> **Instructions to follow**: Your task is to quote the material that follows, in full and exactly.

> **Available data**:
===============
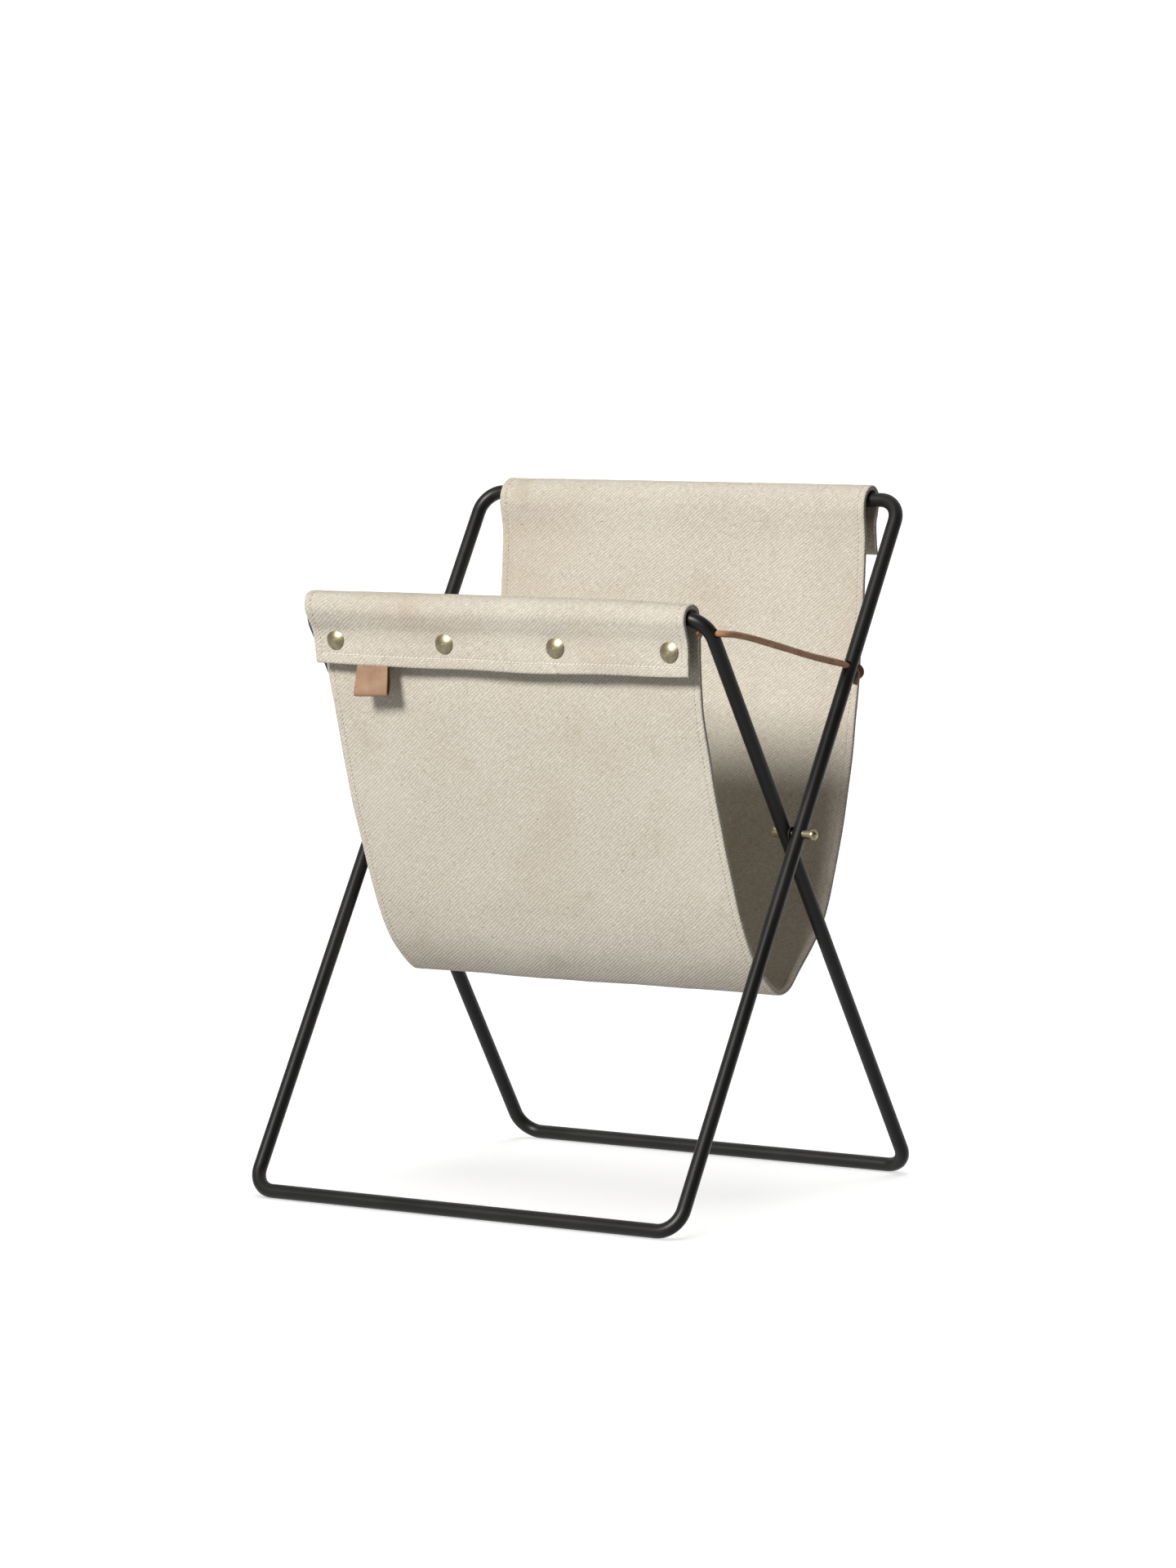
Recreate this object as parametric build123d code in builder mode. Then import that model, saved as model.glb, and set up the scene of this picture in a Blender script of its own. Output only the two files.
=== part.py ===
from build123d import *
import math
import os

# A folding magazine rack: two closed loops of bent round rod cross like scissors on a pair of
# brass connector screws, a two-layer cloth sling hangs between their top bars, and two leather
# cords stop the legs from opening further.
# Frame: X runs along the bars, +Y to the back, +Z up. The origin is on the floor, midway
# between the two bottom bars and between the legs. Units are millimetres.

# ---- Driving dimensions ----
rod_diameter = 9.5
outer_half_width = 170.0  # leg centre lines of the frame whose top bar is at the back
inner_half_width = 159.4  # leg centre lines of the frame whose top bar is in front
corner_radius = 16.0
leg_angle = math.radians(31.67)  # of each frame from the vertical, fully open
leg_below_pivot = 282.8
outer_leg_above = 248.0
inner_leg_above = 171.7

cloth_thickness = 3.4  # two layers, turned and stitched together
layer_gap = 0.2
sling_width = 296.0
crease_gap = 0.9  # left open between the two halves at the bottom crease

post_diameter = 5.0
running_clearance = 0.05  # radial, between the pivot post and the inner frame
fixed_clearance = 0.02  # radial, between the post and what is clamped on it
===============
> **Full output**:
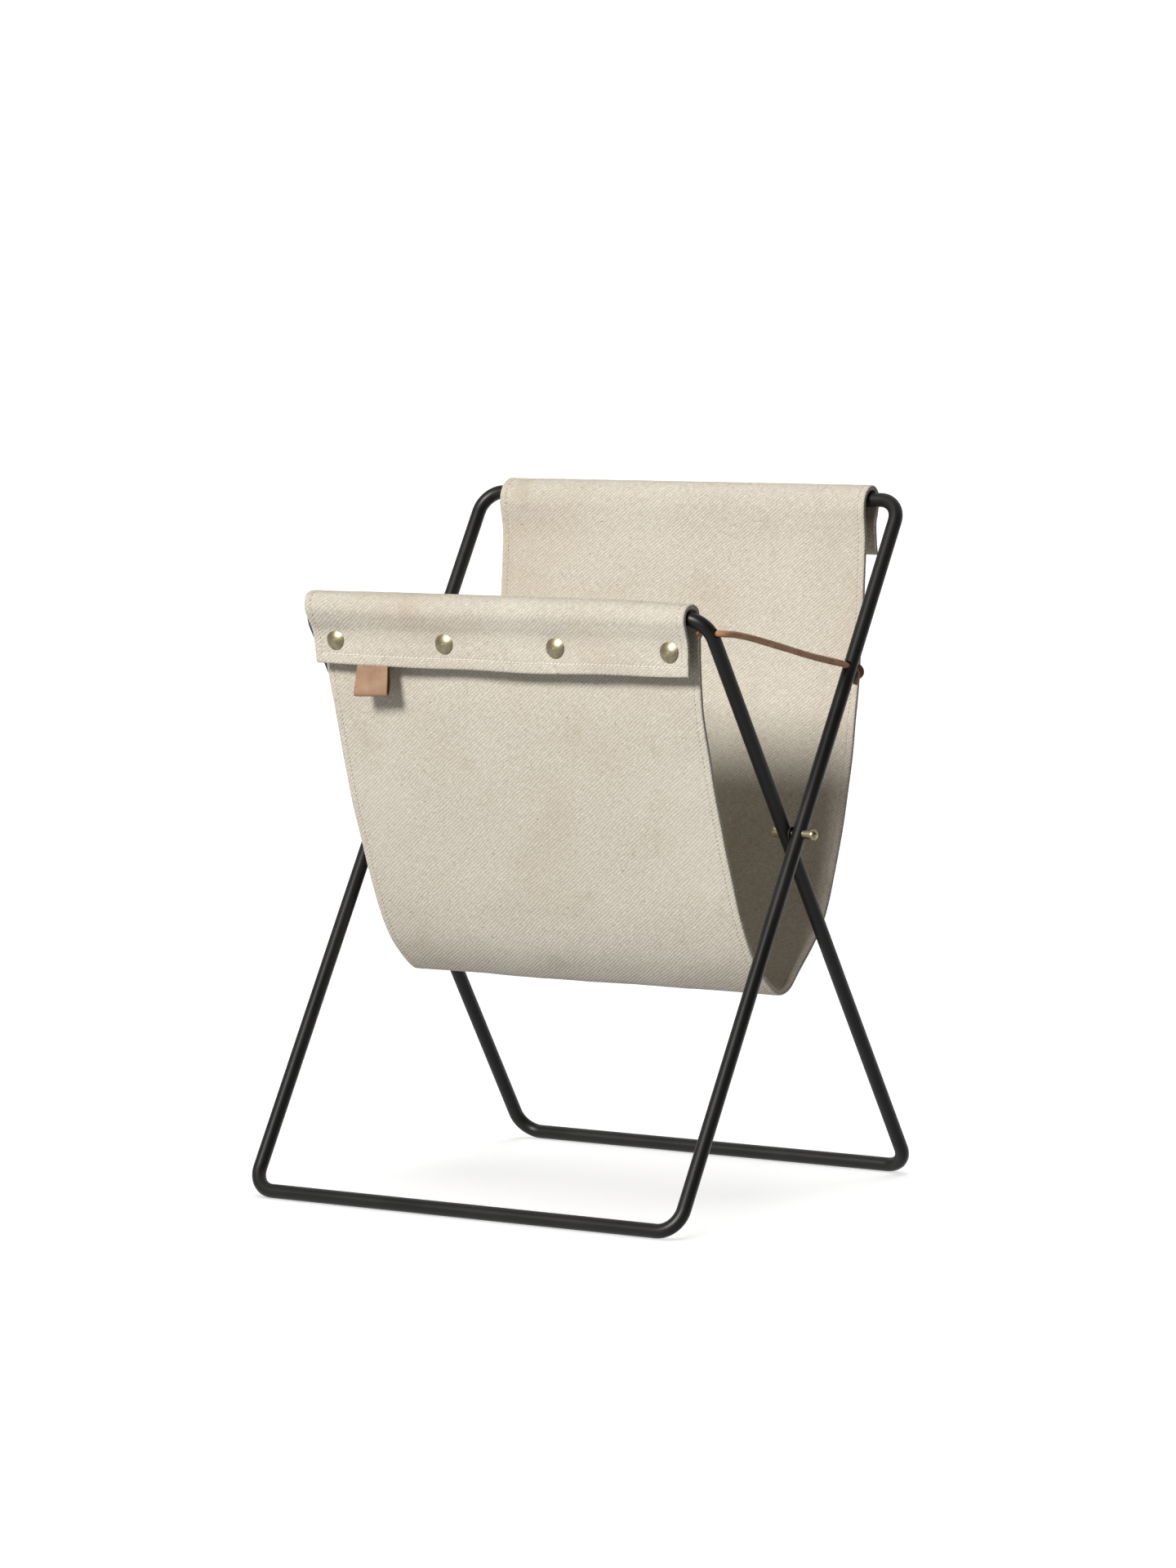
Recreate this object as parametric build123d code in builder mode. Then import that model, saved as model.glb, and set up the scene of this picture in a Blender script of its own. Output only the two files.
=== part.py ===
from build123d import *
import math
import os

# A folding magazine rack: two closed loops of bent round rod cross like scissors on a pair of
# brass connector screws, a two-layer cloth sling hangs between their top bars, and two leather
# cords stop the legs from opening further.
# Frame: X runs along the bars, +Y to the back, +Z up. The origin is on the floor, midway
# between the two bottom bars and between the legs. Units are millimetres.

# ---- Driving dimensions ----
rod_diameter = 9.5
outer_half_width = 170.0  # leg centre lines of the frame whose top bar is at the back
inner_half_width = 159.4  # leg centre lines of the frame whose top bar is in front
corner_radius = 16.0
leg_angle = math.radians(31.67)  # of each frame from the vertical, fully open
leg_below_pivot = 282.8
outer_leg_above = 248.0
inner_leg_above = 171.7

cloth_thickness = 3.4  # two layers, turned and stitched together
layer_gap = 0.2
sling_width = 296.0
crease_gap = 0.9  # left open between the two halves at the bottom crease

post_diameter = 5.0
running_clearance = 0.05  # radial, between the pivot post and the inner frame
fixed_clearance = 0.02  # radial, between the post and what is clamped on it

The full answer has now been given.